Hannah Yeoh says that race-based political parties like Umno and MCA are “racist” but vernacular school championing the mother tongue of the Chinese race is not racist to her.
She says that there are “no Indians and zero Chinese”. All are Bangsa Malaysia. If this is so, then whom do the Chinese schools exist to serve?
DAP, the Malaysian First party, should rightly champion the Malaysian, i.e. national language, school.
It is MCA that should leave BN
Datuk Ti wants Umno Petaling Jaya Utara deputy chairman Mohamed Azli Mohemed Saad (pix, below) to be probed for sedition. He claims that Azli’s call for a review of the Chinese primary schools “contravenes the Federal Constitution”.
Our learned judges did not think that learning/studying a language [say, Mandarin] – as it is allowed in the Constitution – is to be confused or interpreted as it conferring an undisputed right to teach “in” that language as the sole or major medium of instruction.
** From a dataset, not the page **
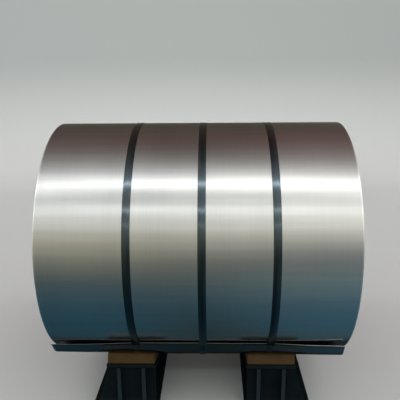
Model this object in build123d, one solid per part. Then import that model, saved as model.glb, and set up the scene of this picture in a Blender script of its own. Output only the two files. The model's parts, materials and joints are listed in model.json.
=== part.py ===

Please read the judgment of the Federal Court delivered in 1982 by Tun Suffian, Raja Azlan Shah, Tun Salleh Abas and Tun Abdul Hamid on the appeal by Dong Jiao Zong with regard to the proposed Chinese language Merdeka University.
MCA’s Ti Lian Ker now complains that any suggestion of doing away with Chinese primary schools is against the “BN’s spirit of inclusiveness”.
He is only partially right. True, the BN has been inclusive. However on 5 May 2013, the Chinese through their tsunami had torn up the “Social Contract”.
How can MCA demand “BN inclusiveness” when 90 percent of the Chinese voters have rejected the BN? The Chinese are no longer a part of the BN family.
And rather than calling for Mohd Azli to leave the BN, it should be the backstabbing MCA that does so. The sooner the better.